The military coup in Sudan is a terrible setback to the powerful work for democracy that women have led. We spoke to one of our partners in Sudan, about what’s happening now and what it means. Our partner must remain anonymous for security reasons.

What do you see coming next? 

The people of Sudan refuse this move from the army, and we are all preparing for a big demonstration all over Sudan on Saturday to demand the return of the civilian government and the release of all the detainees. 

Even a few days ago, on October 21, we organized another big demonstration in support to the Prime Minister and his government. Millions of the people of Sudan in 50 cities and localities went to the street, demanding that the army stay away because there were reports the army was going to stage a coup. 

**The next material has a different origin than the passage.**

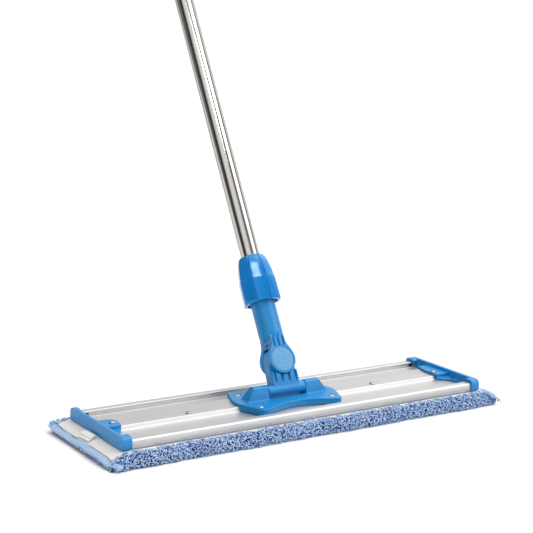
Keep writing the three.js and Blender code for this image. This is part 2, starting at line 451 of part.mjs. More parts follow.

What are the prospects for preserving or advancing democracy in Sudan?

This is a really difficult question, and it depends on the army separating itself completely from politics in Sudan. If there is any hope to restore the transitional government, it has to be through a very clear agreement that the army should keep away from governance and political issues. That way, the civil government can take the people to the election, which was supposed to be in the beginning of 2024. This is the only way. 

We also must pay attention to the negative impact of regional governments like Egypt, the Emirates, and Saudi Arabia. Those are working hard to block every attempt of the Sudanese people to have democracy, for many reasons. One is that they don’t want democracy in the region, considering their own dictatorships and authoritarian regimes. The other has to do with the resources we have in Sudan, like livestock, gold and other minerals, much of which goes to Egypt, the Emirates and others. They also have an interest in the ports of Sudan. There are many ways that these powers want to benefit from Sudan, which is a big problem. We want the world to speak out and stop these regional countries from getting in the business of Sudan.

What does this crisis mean for women's rights?

If this government becomes a reality, this is really a big setback for the women and girls. Because the leaders of this coup, they don’t like the freedoms that women and girls have enjoyed. Now they are retaliating with brutality against the women and youth who are leading demonstrations.